• RECORDS PROVIDED:
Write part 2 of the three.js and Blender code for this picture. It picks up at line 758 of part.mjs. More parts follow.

--

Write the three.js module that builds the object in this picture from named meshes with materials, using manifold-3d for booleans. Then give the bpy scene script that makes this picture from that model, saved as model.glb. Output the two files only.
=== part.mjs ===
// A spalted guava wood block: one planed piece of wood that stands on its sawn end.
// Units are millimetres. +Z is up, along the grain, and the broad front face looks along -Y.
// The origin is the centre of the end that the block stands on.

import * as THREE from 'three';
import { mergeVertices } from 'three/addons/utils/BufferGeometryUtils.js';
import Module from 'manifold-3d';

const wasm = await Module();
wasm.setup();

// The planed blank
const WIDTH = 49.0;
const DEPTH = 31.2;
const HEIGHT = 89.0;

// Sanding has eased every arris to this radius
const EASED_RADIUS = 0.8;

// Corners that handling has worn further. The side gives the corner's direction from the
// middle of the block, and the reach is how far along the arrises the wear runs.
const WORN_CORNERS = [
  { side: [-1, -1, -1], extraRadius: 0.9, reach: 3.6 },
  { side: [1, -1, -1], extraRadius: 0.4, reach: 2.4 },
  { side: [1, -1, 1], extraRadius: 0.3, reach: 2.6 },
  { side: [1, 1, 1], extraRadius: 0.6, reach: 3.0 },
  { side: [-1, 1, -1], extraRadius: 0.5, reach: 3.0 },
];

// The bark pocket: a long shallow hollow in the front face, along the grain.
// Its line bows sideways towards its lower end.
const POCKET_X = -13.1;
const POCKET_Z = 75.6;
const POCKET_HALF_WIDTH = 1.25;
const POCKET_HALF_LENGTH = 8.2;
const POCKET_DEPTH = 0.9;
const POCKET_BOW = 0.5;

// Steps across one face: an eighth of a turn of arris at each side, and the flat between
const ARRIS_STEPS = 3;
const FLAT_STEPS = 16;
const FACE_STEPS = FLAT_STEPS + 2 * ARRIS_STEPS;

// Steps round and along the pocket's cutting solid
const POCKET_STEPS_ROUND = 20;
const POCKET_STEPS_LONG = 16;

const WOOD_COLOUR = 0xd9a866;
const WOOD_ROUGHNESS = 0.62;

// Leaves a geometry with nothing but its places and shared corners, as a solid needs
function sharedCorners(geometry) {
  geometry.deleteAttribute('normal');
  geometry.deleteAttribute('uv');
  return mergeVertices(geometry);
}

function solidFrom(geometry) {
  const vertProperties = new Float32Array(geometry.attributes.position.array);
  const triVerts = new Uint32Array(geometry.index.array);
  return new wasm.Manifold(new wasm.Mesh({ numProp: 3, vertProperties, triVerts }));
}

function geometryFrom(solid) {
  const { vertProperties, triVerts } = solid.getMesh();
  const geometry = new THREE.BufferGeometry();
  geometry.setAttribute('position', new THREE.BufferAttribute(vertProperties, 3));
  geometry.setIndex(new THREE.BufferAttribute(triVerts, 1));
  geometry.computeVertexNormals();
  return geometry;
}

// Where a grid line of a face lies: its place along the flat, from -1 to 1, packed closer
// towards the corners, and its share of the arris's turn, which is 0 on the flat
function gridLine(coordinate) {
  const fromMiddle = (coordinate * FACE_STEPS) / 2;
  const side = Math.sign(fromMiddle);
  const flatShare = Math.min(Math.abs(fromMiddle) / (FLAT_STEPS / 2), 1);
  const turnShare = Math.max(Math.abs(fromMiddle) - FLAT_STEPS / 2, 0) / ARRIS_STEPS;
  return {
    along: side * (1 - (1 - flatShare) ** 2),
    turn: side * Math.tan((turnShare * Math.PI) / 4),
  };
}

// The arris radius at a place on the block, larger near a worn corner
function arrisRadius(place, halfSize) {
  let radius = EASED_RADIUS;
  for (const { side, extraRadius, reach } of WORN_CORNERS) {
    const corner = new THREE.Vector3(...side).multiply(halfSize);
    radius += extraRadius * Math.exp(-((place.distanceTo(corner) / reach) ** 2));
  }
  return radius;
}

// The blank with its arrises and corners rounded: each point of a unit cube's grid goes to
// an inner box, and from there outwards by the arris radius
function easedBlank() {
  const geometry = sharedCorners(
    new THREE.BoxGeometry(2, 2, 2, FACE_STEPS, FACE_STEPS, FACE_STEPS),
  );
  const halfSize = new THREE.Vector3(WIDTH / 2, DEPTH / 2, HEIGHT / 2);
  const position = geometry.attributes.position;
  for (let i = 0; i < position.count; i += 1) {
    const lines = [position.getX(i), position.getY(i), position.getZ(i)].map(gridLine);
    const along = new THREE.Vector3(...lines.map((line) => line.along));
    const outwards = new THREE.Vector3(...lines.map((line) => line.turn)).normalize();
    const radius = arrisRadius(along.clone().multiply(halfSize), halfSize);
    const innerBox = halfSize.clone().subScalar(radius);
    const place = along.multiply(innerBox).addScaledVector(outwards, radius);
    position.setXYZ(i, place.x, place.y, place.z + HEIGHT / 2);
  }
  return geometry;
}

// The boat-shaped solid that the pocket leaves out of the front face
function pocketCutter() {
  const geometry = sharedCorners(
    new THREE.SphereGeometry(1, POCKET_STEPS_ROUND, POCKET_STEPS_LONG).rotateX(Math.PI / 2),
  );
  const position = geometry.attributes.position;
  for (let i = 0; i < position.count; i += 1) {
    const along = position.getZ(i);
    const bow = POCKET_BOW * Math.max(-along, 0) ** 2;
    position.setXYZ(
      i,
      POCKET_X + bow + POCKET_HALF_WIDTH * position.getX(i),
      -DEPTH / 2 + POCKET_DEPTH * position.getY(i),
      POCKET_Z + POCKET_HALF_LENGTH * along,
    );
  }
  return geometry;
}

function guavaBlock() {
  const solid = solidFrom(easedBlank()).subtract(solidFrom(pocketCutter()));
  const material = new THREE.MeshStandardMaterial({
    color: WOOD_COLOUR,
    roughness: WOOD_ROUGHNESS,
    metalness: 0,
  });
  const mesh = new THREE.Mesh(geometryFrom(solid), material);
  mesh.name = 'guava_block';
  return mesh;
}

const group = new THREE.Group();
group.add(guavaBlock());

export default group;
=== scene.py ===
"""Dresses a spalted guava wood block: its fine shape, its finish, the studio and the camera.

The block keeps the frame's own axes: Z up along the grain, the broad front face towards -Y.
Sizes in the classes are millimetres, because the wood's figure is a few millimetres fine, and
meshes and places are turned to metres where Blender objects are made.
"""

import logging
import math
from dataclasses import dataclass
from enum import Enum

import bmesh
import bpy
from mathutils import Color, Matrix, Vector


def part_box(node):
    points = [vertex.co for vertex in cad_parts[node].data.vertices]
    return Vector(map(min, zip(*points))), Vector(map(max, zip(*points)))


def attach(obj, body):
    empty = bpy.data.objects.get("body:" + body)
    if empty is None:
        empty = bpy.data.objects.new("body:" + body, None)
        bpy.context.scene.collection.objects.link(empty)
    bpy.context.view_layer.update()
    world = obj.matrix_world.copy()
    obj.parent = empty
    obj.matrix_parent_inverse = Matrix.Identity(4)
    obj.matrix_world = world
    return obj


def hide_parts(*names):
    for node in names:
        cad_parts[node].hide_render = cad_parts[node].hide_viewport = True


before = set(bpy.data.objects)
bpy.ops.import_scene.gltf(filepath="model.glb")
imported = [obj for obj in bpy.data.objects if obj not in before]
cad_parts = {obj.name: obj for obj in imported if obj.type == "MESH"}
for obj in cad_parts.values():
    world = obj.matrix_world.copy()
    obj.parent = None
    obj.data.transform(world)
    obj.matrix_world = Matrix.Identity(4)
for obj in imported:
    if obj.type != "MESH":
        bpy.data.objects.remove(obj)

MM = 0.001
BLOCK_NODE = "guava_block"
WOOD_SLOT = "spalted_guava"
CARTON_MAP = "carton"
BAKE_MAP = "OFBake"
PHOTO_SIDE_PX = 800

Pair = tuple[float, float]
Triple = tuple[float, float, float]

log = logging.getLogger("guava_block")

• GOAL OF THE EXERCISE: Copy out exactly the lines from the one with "const material = new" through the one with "bpy.context.view_layer.update()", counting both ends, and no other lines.

• COMPLETE OUTPUT:
  const material = new THREE.MeshStandardMaterial({
    color: WOOD_COLOUR,
    roughness: WOOD_ROUGHNESS,
    metalness: 0,
  });
  const mesh = new THREE.Mesh(geometryFrom(solid), material);
  mesh.name = 'guava_block';
  return mesh;
}

const group = new THREE.Group();
group.add(guavaBlock());

export default group;
=== scene.py ===
"""Dresses a spalted guava wood block: its fine shape, its finish, the studio and the camera.

The block keeps the frame's own axes: Z up along the grain, the broad front face towards -Y.
Sizes in the classes are millimetres, because the wood's figure is a few millimetres fine, and
meshes and places are turned to metres where Blender objects are made.
"""

import logging
import math
from dataclasses import dataclass
from enum import Enum

import bmesh
import bpy
from mathutils import Color, Matrix, Vector


def part_box(node):
    points = [vertex.co for vertex in cad_parts[node].data.vertices]
    return Vector(map(min, zip(*points))), Vector(map(max, zip(*points)))


def attach(obj, body):
    empty = bpy.data.objects.get("body:" + body)
    if empty is None:
        empty = bpy.data.objects.new("body:" + body, None)
        bpy.context.scene.collection.objects.link(empty)
    bpy.context.view_layer.update()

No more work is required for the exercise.